I went closer to check out if she was dead or not, no she wasn't. (suggest) rewording this sentence. ie: I went closer to check for a pulse and found she was breathing....or....I went closer to see if she was alive and noticed she was breathing.
Those men whoever they were had beaten her with something I don't know and she was bleeding. (suggest) rewording this sentence. You have already mentioned that she is heavily wounded and now that she has been beaten so you don't need to tell the reader that she is bleeding. ie: Those men, whoever they were, had beaten her with something but I didn't see a weapon.
As I wanted to find out who they were, there were nobody present, maybe they escaped or just kind of vanished. (suggest) rewording this sentence... I wanted to find out who they were but it seemed they had vanished.
I said to the doctor as I if was very worried, he replied "Don't worry boy" and smiled. (suggest) Delete 'if' ...This is two sentences.
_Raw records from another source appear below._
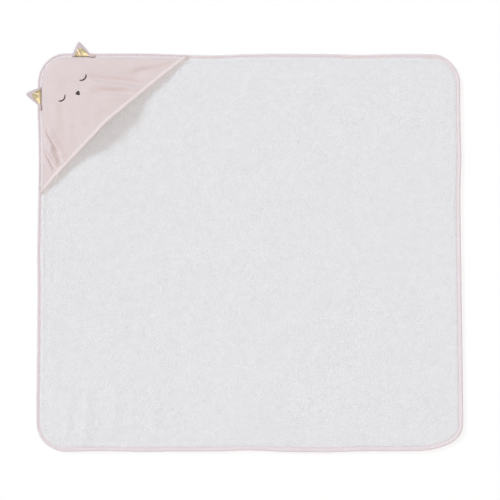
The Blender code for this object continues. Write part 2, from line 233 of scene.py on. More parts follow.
# Faint upright folds near the lower left corner: distance from the left edge, height, half width
SOFT_FOLDS = (
    (0.058, 0.0013, 0.009),
    (0.094, 0.0015, 0.010),
    (0.146, 0.0013, 0.011),
    (0.222, 0.0012, 0.012),
)


def buckle(x, y):
    """How far the cloth stands off the table."""
    broad = (0.5 + 0.5 * smooth_noise(x, y, 0.15, 21)) ** 2
    narrow = (0.5 + 0.5 * smooth_noise(x, y, 0.06, 22)) ** 2
    height = 0.0018 * broad + 0.0006 * narrow
    low = smooth_step((BOTTOM + 0.15 - y) / 0.06) * smooth_step((y - BOTTOM) / 0.03)
    for from_left, rise, half_width in SOFT_FOLDS:
        across = x - LEFT - from_left - 0.08 * (y - BOTTOM - 0.05)
        height = height + rise * low * np.exp(-((across / half_width) ** 2))
    return height * smooth_step(edge_distance(x, y) / 0.035)


def lay(points):
    """Flat pattern points, moved to where the cloth lies."""
    points = np.array(points, float).reshape(-1, 3)
    x, y = points[:, 0].copy(), points[:, 1].copy()
    points[:, 0] += 0.0012 * smooth_noise(x, y, 0.070, 11) + 0.0008 * smooth_noise(x, y, 0.19, 12)
    points[:, 1] += 0.0012 * smooth_noise(x, y, 0.070, 13) + 0.0008 * smooth_noise(x, y, 0.19, 14)
    points[:, 2] += buckle(x, y)
    for across, up, dx, dy, reach in PULLS:
        pull = np.exp(-((x - across * RIGHT) ** 2 + (y - up * TOP) ** 2) / reach**2)
        points[:, 0] += dx * pull
        points[:, 1] += dy * pull
    return points


# The towel's outline ---------------------------------------------------------------------------


def tape_width(x, y):
    """The tape isn't folded quite evenly: it is widest on the right and at the bottom."""
    return TAPE_WIDTH + 0.0010 * np.asarray(x) / RIGHT - 0.0006 * np.asarray(y) / TOP


CORNER_SIGNS = ((1, -1), (1, 1), (-1, 1), (-1, -1))


def edge_distance(x, y):
    """How far points are inside the towel's outer edge."""
    x, y = np.asarray(x, float), np.asarray(y, float)
    distance = np.minimum.reduce([x - LEFT, RIGHT - x, y - BOTTOM, TOP - y])
    for (side, end), (rx, ry) in zip(CORNER_SIGNS, CORNER_RADII):
        over_x = rx - (RIGHT - x if side > 0 else x - LEFT)
        over_y = ry - (TOP - y if end > 0 else y - BOTTOM)
        u, v = np.maximum(over_x, 1e-9) / rx, np.maximum(over_y, 1e-9) / ry
        reach = np.hypot(u, v)
        radius = reach / np.hypot(u / rx, v / ry)
        in_corner = (over_x > 0) & (over_y > 0)
        distance = np.where(in_corner, np.minimum(distance, (1 - reach) * radius), distance)
    return distance


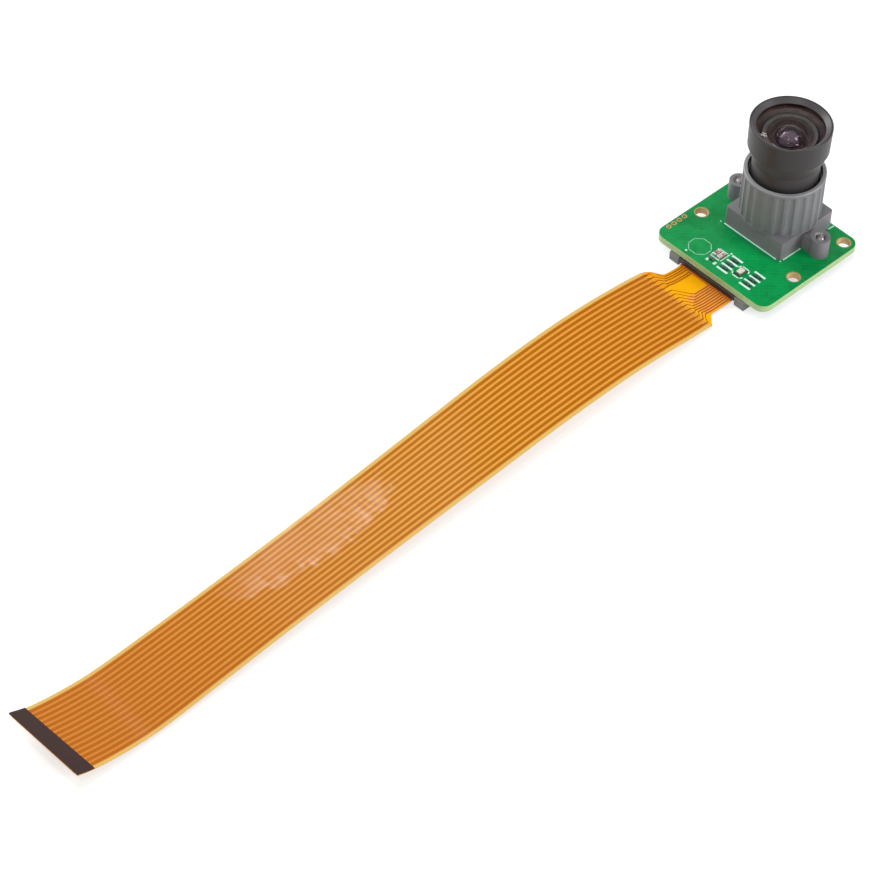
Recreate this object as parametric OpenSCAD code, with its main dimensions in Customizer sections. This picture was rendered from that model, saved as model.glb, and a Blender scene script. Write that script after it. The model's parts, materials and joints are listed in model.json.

The doctor can't reply in the same sentence....ie: I said to the doctor as I was very worried. He replied "Don't worry boy."
When they were at the operation, questions such as "Who is she? Where did she come from? Why she was being chased by some unknown men?" were being asked. (suggest) rewording this sentence because it is missing words and punctuation. ie: While they had her in the operating room, questions were being asked of me, such as: "Who is she? Where did she come from? Why was she being chased by unknown men?
The clock of hospital was showing 11:50 pm and it was late night when the door opened and doctors came out. (suggest) rewording this line because it is missing some words and also has a few extra....ie: The clock read 11:50 pm when the door opened and the doctors came out......the reader already knows you're at the hospital and it is late at night so you can delete those things.
When I entered, a beautiful young girl with brown hair and golden-yellow dress was lying down with her eyes open (suggest) if the young girl was just operated on, she would be wearing a hospital gown instead of a gold yellow dress.
"So Mister..." "Daniel, its Daniel sir" I said to the doctor. "Okay Daniel, do you know her?" I hesitated for a second then she said "Yes doctor, we are friends" "So how did you find her?" I was going to explain when she interfered "I was gonna meet him there, while crossing the street something hit me and I found myself here." "Are you sure?" said the doctor looking to her, her eyes turned to me and I said "Yes doctor." as if I wasn't gonna say that. Then he went and I looked at her, her beautiful hazel eyes were blinking when I said "Who are you? I don't know you and why did you lie to him? "You said a yes to him, it means you know me and I didn't lie" she said while she was smiling at me. "No, I don't. I wasn't gonna say that, it was just..." "What?" "I don't know, it wasn't my choice to act like that." I was afraid of something that moment, then for a minute we both were quiet when I asked again "Are you going to tell me who you are? And for what reason were those men chasing you?" She slowly came down and stood up looking at me and spoke kind of spooky "You don't get it do you?" and came towards me, "I am a memory of your past, a shadow of your present and a part of your future" she whispered. (suggest) this whole conversation needs to be reworded. It needs separated by who's speaking. It is missing capitalization and punctuation. It's hard to tell who is saying what. Each sentence needs it's own line to separate the dialogue.
when I saw the mirror in my right. (suggest) replacing 'in' with 'on'
when I tried to stare everywhere of the room. (suggest) replace 'of' with 'in'
Overall: Overall, as I said before, I think this has the potential to be a good read. It just needs a lot of work. And, if you choose to rework the story I would be glad to give it another read and re-rate it. I would be honored to review your other work. Keep writing
Thank you for sharing your work with me and feel free to stop into my port, have a look around, and leave me a few suggestions.